» Goal of the exercise: Restate the material word for word and leave out anything that is a picture.

» Data to use:
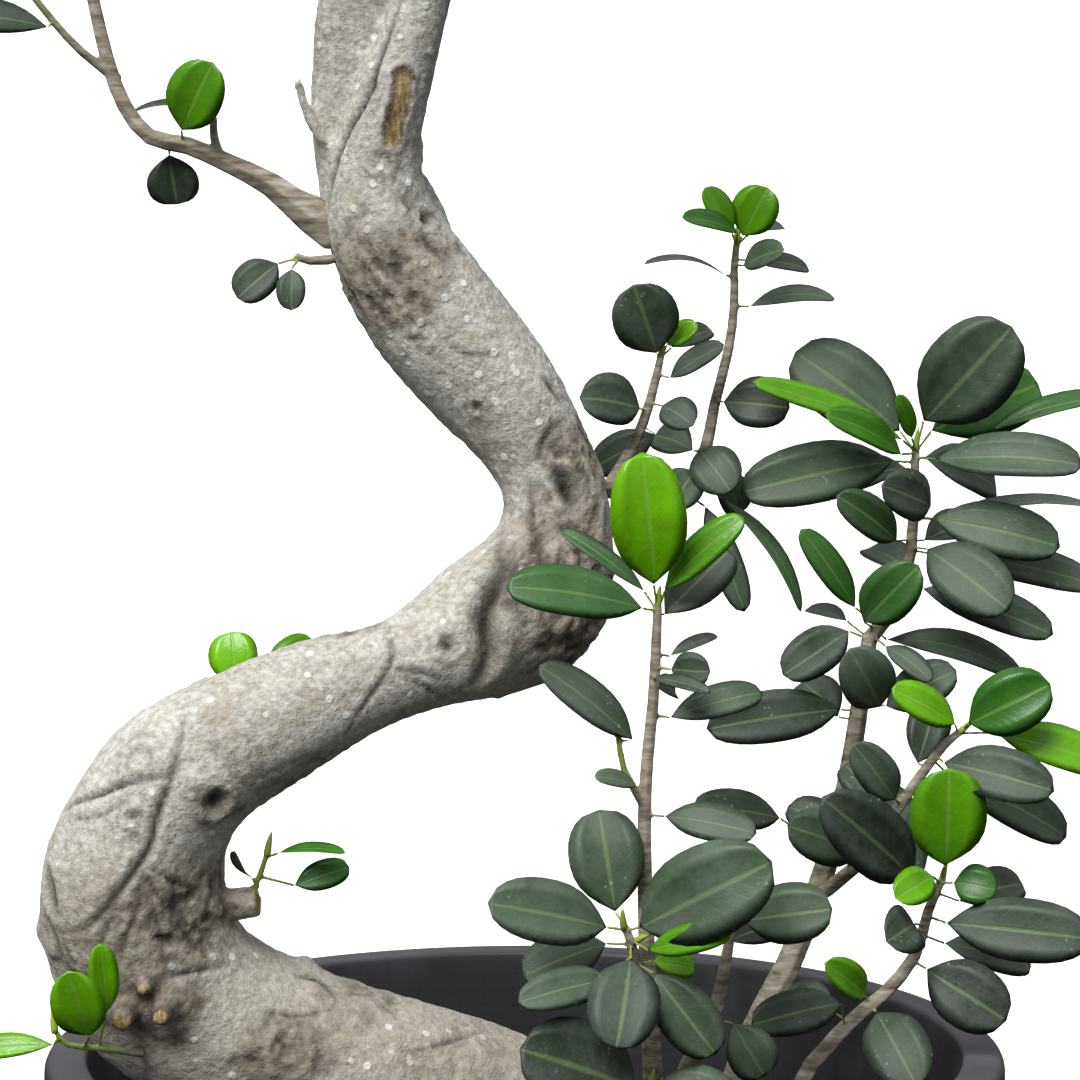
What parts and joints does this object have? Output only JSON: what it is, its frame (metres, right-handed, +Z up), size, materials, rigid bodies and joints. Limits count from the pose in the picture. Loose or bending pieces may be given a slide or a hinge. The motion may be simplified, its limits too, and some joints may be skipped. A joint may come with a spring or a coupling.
{
  "type": "potted bonsai tree",
  "caption": "Curved ficus bonsai with a pale S-bend trunk, side shoots and a leafy crown, planted in a round dark nursery pot with a rolled rim",
  "frame": {"origin": "centre of the pot's underside, on the surface it stands on", "axes": "+X to the right seen from the front, +Y away from the front, +Z up the tree"},
  "size_m": [0.4265, 0.3503, 0.9669],
  "materials": {
    "pot_plastic": "moulded charcoal polypropylene, satin",
    "potting_mix": "damp granular potting mix",
    "bark": "smooth pale ficus bark with lenticels, creases and scars",
    "foliage": "leathery evergreen leaves on green and woody twigs"
  },
  "bodies": {
    "root": {"pot": "pot_plastic", "soil": "potting_mix", "trunk": "bark", "left_branch": "foliage", "base_sprout": "foliage", "snag_sprout": "foliage", "bend_sprout": "foliage", "collar_sprout": "foliage", "front_shoot": "foliage", "low_shoot": "foliage", "lowest_shoot": "foliage", "side_shoot": "foliage", "knee_branch": "foliage", "right_stem": "foliage", "arm_shoot": "foliage", "edge_shoot": "foliage", "crown_shoot_1": "foliage", "crown_shoot_2": "foliage", "crown_shoot_3": "foliage", "crown_shoot_4": "foliage", "crown_shoot_5": "foliage", "crown_shoot_6": "foliage", "crown_shoot_7": "foliage", "crown_shoot_8": "foliage", "crown_shoot_9": "foliage", "crown_shoot_10": "foliage", "crown_shoot_11": "foliage", "crown_shoot_12": "foliage"}
  },
  "joints": []
}
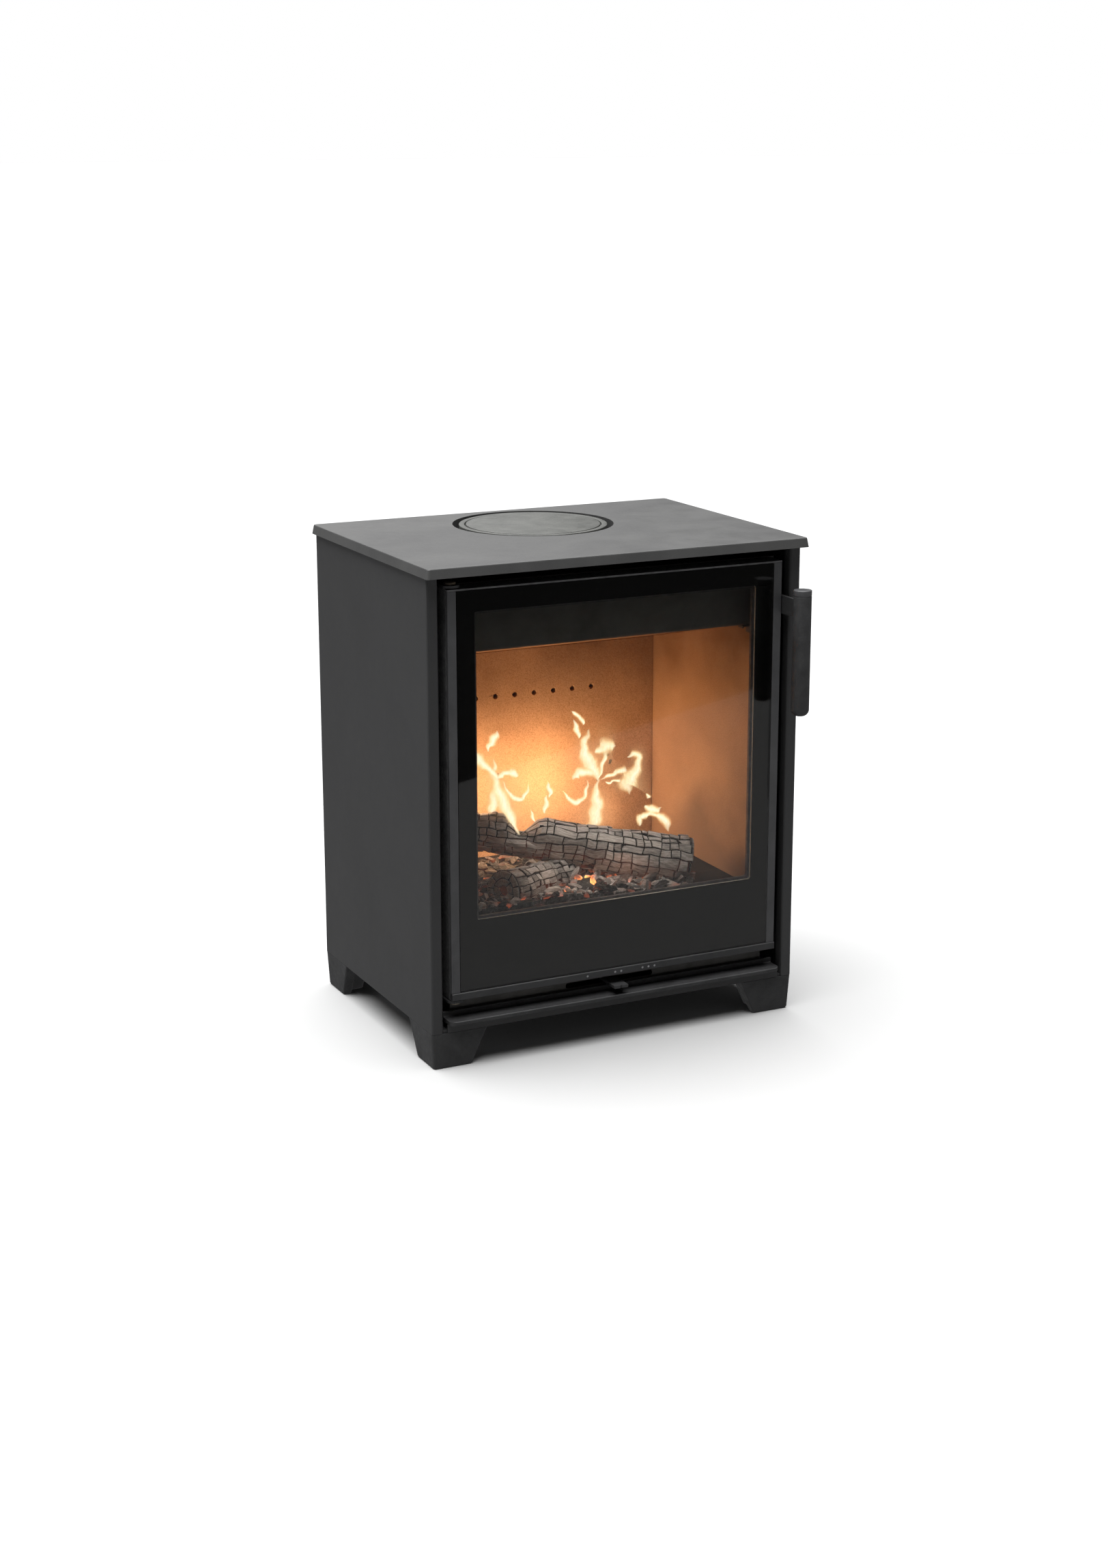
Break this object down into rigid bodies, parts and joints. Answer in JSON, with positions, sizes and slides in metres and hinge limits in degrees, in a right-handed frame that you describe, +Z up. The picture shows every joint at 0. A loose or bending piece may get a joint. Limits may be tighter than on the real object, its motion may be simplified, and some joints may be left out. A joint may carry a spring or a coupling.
{
  "type": "freestanding wood stove",
  "caption": "Compact steel wood-burning stove with a cast top and feet, a full-glass hinged door, a lever latch, a sliding air control and a brick-lined firebox.",
  "frame": {"origin": "centre of the overall footprint, on the floor under the feet", "axes": "+Z up; +Y towards the back, so the glass door faces -Y; +X to the right as seen from the front, on the door handle's side"},
  "size_m": [0.4984, 0.4026, 0.6],
  "materials": {
    "cast_top": "matte",
    "cast_dark": "matte",
    "cast_lid": "matte",
    "painted_steel": "matte",
    "bare_steel": "satin",
    "trim_steel": "satin",
    "door_glass": "gloss",
    "fire_brick": "matte",
    "seal": "matte",
    "charred_wood": "matte"
  },
  "bodies": {
    "stove": {"top_plate": "cast_top", "side_panel_left": "painted_steel", "side_panel_right": "painted_steel", "back_panel": "painted_steel", "base_plate": "painted_steel", "foot_front_left": "cast_dark", "foot_front_right": "cast_dark", "foot_rear_right": "cast_dark", "foot_rear_left": "cast_dark", "ash_lip": "cast_dark", "air_box": "painted_steel", "rear_air_channel": "painted_steel", "firebox_side_left": "painted_steel", "firebox_side_right": "painted_steel", "firebox_roof": "painted_steel", "firebox_back": "painted_steel", "firebox_floor": "painted_steel", "firebox_front_frame": "painted_steel", "hearth_plate": "bare_steel", "brick_left": "fire_brick", "brick_right": "fire_brick", "brick_back": "fire_brick", "hearth_brick_front": "fire_brick", "hearth_brick_rear": "fire_brick", "hearth_brick_left": "fire_brick", "hearth_brick_right": "fire_brick", "grate": "cast_dark", "baffle_plate": "fire_brick", "air_wash_deflector": "painted_steel", "ash_pan": "bare_steel", "rear_outlet_cover": "cast_dark", "flue_collar": "cast_dark", "log_rear": "charred_wood", "log_front": "charred_wood", "log_prop": "charred_wood", "ember_bed": "charred_wood", "hinge_bracket_upper": "painted_steel", "hinge_bracket_lower": "painted_steel", "hinge_pin_upper": "bare_steel", "hinge_pin_lower": "bare_steel", "latch_keeper": "bare_steel"},
    "door": {"door_frame": "cast_dark", "door_strip_left": "trim_steel", "door_strip_right": "trim_steel", "door_bottom_bar": "trim_steel", "door_glass": "door_glass", "glass_tape": "seal", "door_rope_seal": "seal", "handle_pivot_pin": "bare_steel"},
    "handle": {"handle_lever": "painted_steel", "handle_grip": "cast_dark", "handle_cap": "trim_steel"},
    "air_control": {"air_slide_plate": "bare_steel", "air_lever": "painted_steel"},
    "lid": {"lid_ring": "cast_lid", "lid_disc": "cast_lid"}
  },
  "joints": [
    {"name": "door_hinge", "type": "hinge", "parent": "stove", "child": "door", "pos_m": [-0.211, -0.1353, 0.3], "axis": [0, 0, -1], "range_deg": [0, 105]},
    {"name": "handle_pivot", "type": "hinge", "parent": "door", "child": "handle", "pos_m": [0.2223, -0.1373, 0.519], "axis": [-1, 0, 0], "range_deg": [0, 25]},
    {"name": "air_slide", "type": "slide", "parent": "stove", "child": "air_control", "axis": [1, 0, 0], "range_m": [-0.0415, 0.0415]},
    {"name": "lid_lift", "type": "slide", "parent": "stove", "child": "lid", "axis": [0, 0, 1], "range_m": [0, 0.12]}
  ]
}
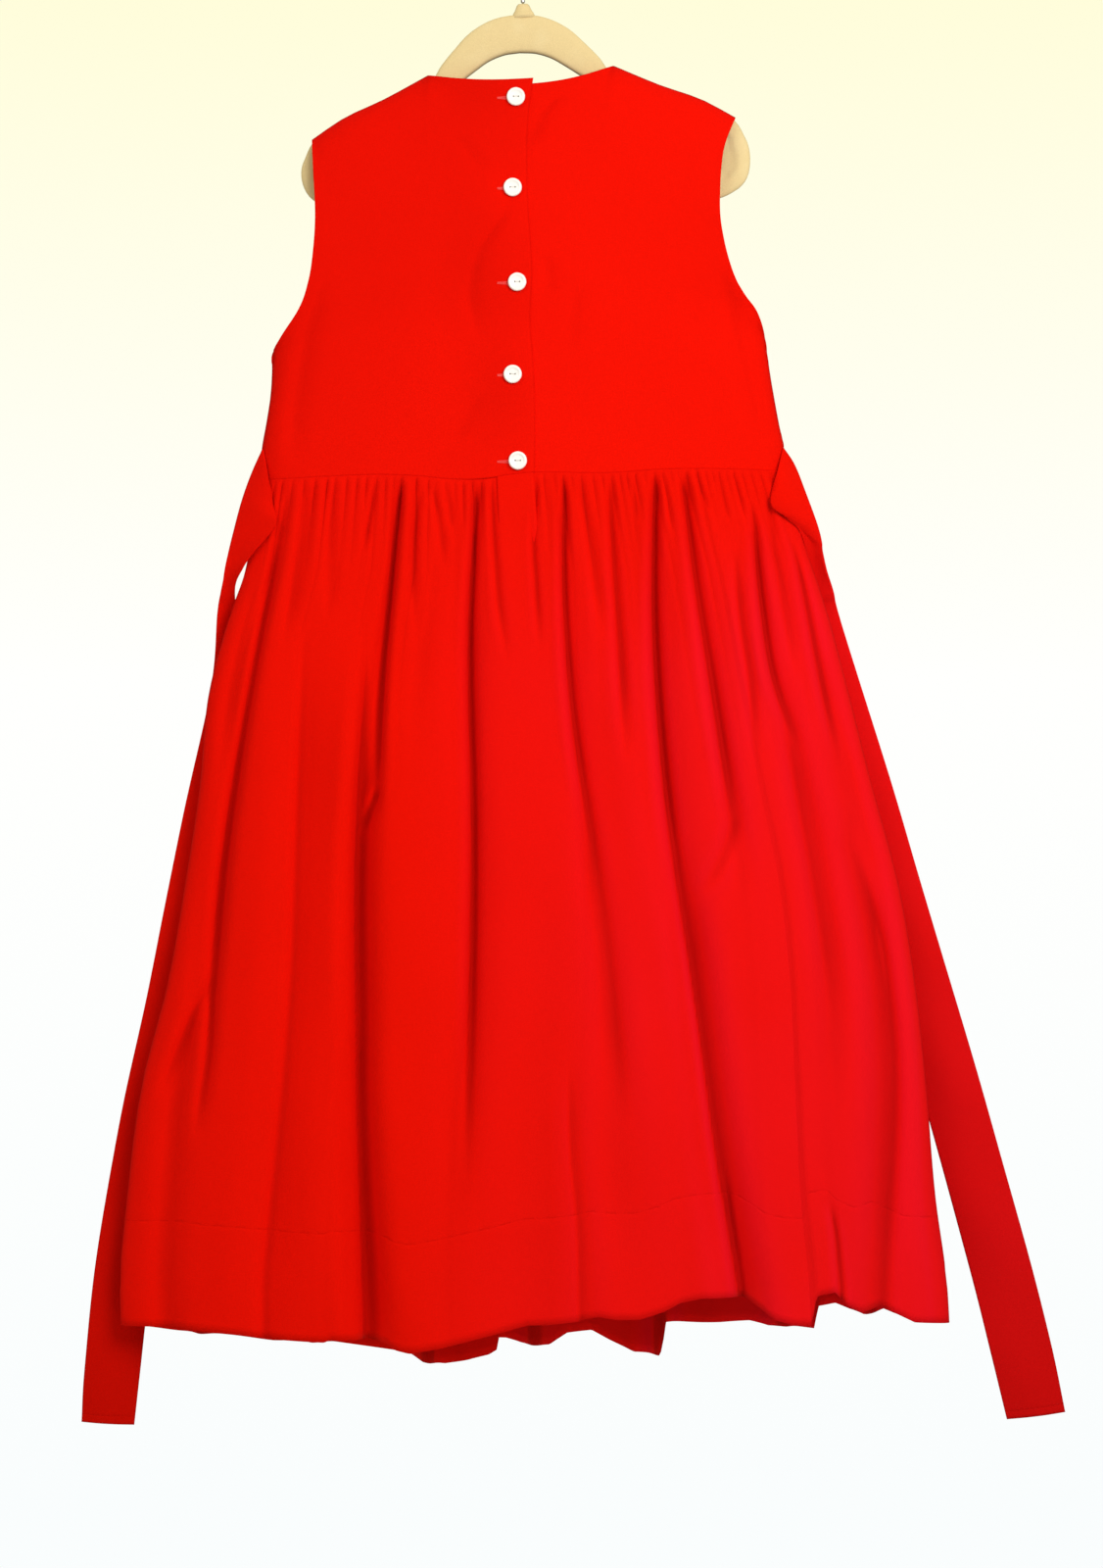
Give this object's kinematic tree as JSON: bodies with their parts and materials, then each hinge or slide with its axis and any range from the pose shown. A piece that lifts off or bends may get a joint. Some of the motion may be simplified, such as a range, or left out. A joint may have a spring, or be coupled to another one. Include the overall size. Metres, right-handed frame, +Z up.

» Task response:
What parts and joints does this object have? Output only JSON: what it is, its frame (metres, right-handed, +Z up), size, materials, rigid bodies and joints. Limits count from the pose in the picture. Loose or bending pieces may be given a slide or a hinge. The motion may be simplified, its limits too, and some joints may be skipped. A joint may come with a spring or a coupling.
{
  "type": "potted bonsai tree",
  "caption": "Curved ficus bonsai with a pale S-bend trunk, side shoots and a leafy crown, planted in a round dark nursery pot with a rolled rim",
  "frame": {"origin": "centre of the pot's underside, on the surface it stands on", "axes": "+X to the right seen from the front, +Y away from the front, +Z up the tree"},
  "size_m": [0.4265, 0.3503, 0.9669],
  "materials": {
    "pot_plastic": "moulded charcoal polypropylene, satin",
    "potting_mix": "damp granular potting mix",
    "bark": "smooth pale ficus bark with lenticels, creases and scars",
    "foliage": "leathery evergreen leaves on green and woody twigs"
  },
  "bodies": {
    "root": {"pot": "pot_plastic", "soil": "potting_mix", "trunk": "bark", "left_branch": "foliage", "base_sprout": "foliage", "snag_sprout": "foliage", "bend_sprout": "foliage", "collar_sprout": "foliage", "front_shoot": "foliage", "low_shoot": "foliage", "lowest_shoot": "foliage", "side_shoot": "foliage", "knee_branch": "foliage", "right_stem": "foliage", "arm_shoot": "foliage", "edge_shoot": "foliage", "crown_shoot_1": "foliage", "crown_shoot_2": "foliage", "crown_shoot_3": "foliage", "crown_shoot_4": "foliage", "crown_shoot_5": "foliage", "crown_shoot_6": "foliage", "crown_shoot_7": "foliage", "crown_shoot_8": "foliage", "crown_shoot_9": "foliage", "crown_shoot_10": "foliage", "crown_shoot_11": "foliage", "crown_shoot_12": "foliage"}
  },
  "joints": []
}
Break this object down into rigid bodies, parts and joints. Answer in JSON, with positions, sizes and slides in metres and hinge limits in degrees, in a right-handed frame that you describe, +Z up. The picture shows every joint at 0. A loose or bending piece may get a joint. Limits may be tighter than on the real object, its motion may be simplified, and some joints may be left out. A joint may carry a spring or a coupling.
{
  "type": "freestanding wood stove",
  "caption": "Compact steel wood-burning stove with a cast top and feet, a full-glass hinged door, a lever latch, a sliding air control and a brick-lined firebox.",
  "frame": {"origin": "centre of the overall footprint, on the floor under the feet", "axes": "+Z up; +Y towards the back, so the glass door faces -Y; +X to the right as seen from the front, on the door handle's side"},
  "size_m": [0.4984, 0.4026, 0.6],
  "materials": {
    "cast_top": "matte",
    "cast_dark": "matte",
    "cast_lid": "matte",
    "painted_steel": "matte",
    "bare_steel": "satin",
    "trim_steel": "satin",
    "door_glass": "gloss",
    "fire_brick": "matte",
    "seal": "matte",
    "charred_wood": "matte"
  },
  "bodies": {
    "stove": {"top_plate": "cast_top", "side_panel_left": "painted_steel", "side_panel_right": "painted_steel", "back_panel": "painted_steel", "base_plate": "painted_steel", "foot_front_left": "cast_dark", "foot_front_right": "cast_dark", "foot_rear_right": "cast_dark", "foot_rear_left": "cast_dark", "ash_lip": "cast_dark", "air_box": "painted_steel", "rear_air_channel": "painted_steel", "firebox_side_left": "painted_steel", "firebox_side_right": "painted_steel", "firebox_roof": "painted_steel", "firebox_back": "painted_steel", "firebox_floor": "painted_steel", "firebox_front_frame": "painted_steel", "hearth_plate": "bare_steel", "brick_left": "fire_brick", "brick_right": "fire_brick", "brick_back": "fire_brick", "hearth_brick_front": "fire_brick", "hearth_brick_rear": "fire_brick", "hearth_brick_left": "fire_brick", "hearth_brick_right": "fire_brick", "grate": "cast_dark", "baffle_plate": "fire_brick", "air_wash_deflector": "painted_steel", "ash_pan": "bare_steel", "rear_outlet_cover": "cast_dark", "flue_collar": "cast_dark", "log_rear": "charred_wood", "log_front": "charred_wood", "log_prop": "charred_wood", "ember_bed": "charred_wood", "hinge_bracket_upper": "painted_steel", "hinge_bracket_lower": "painted_steel", "hinge_pin_upper": "bare_steel", "hinge_pin_lower": "bare_steel", "latch_keeper": "bare_steel"},
    "door": {"door_frame": "cast_dark", "door_strip_left": "trim_steel", "door_strip_right": "trim_steel", "door_bottom_bar": "trim_steel", "door_glass": "door_glass", "glass_tape": "seal", "door_rope_seal": "seal", "handle_pivot_pin": "bare_steel"},
    "handle": {"handle_lever": "painted_steel", "handle_grip": "cast_dark", "handle_cap": "trim_steel"},
    "air_control": {"air_slide_plate": "bare_steel", "air_lever": "painted_steel"},
    "lid": {"lid_ring": "cast_lid", "lid_disc": "cast_lid"}
  },
  "joints": [
    {"name": "door_hinge", "type": "hinge", "parent": "stove", "child": "door", "pos_m": [-0.211, -0.1353, 0.3], "axis": [0, 0, -1], "range_deg": [0, 105]},
    {"name": "handle_pivot", "type": "hinge", "parent": "door", "child": "handle", "pos_m": [0.2223, -0.1373, 0.519], "axis": [-1, 0, 0], "range_deg": [0, 25]},
    {"name": "air_slide", "type": "slide", "parent": "stove", "child": "air_control", "axis": [1, 0, 0], "range_m": [-0.0415, 0.0415]},
    {"name": "lid_lift", "type": "slide", "parent": "stove", "child": "lid", "axis": [0, 0, 1], "range_m": [0, 0.12]}
  ]
}
Give this object's kinematic tree as JSON: bodies with their parts and materials, then each hinge or slide with its axis and any range from the pose shown. A piece that lifts off or bends may get a joint. Some of the motion may be simplified, such as a range, or left out. A joint may have a spring, or be coupled to another one. Include the overall size. Metres, right-handed frame, +Z up.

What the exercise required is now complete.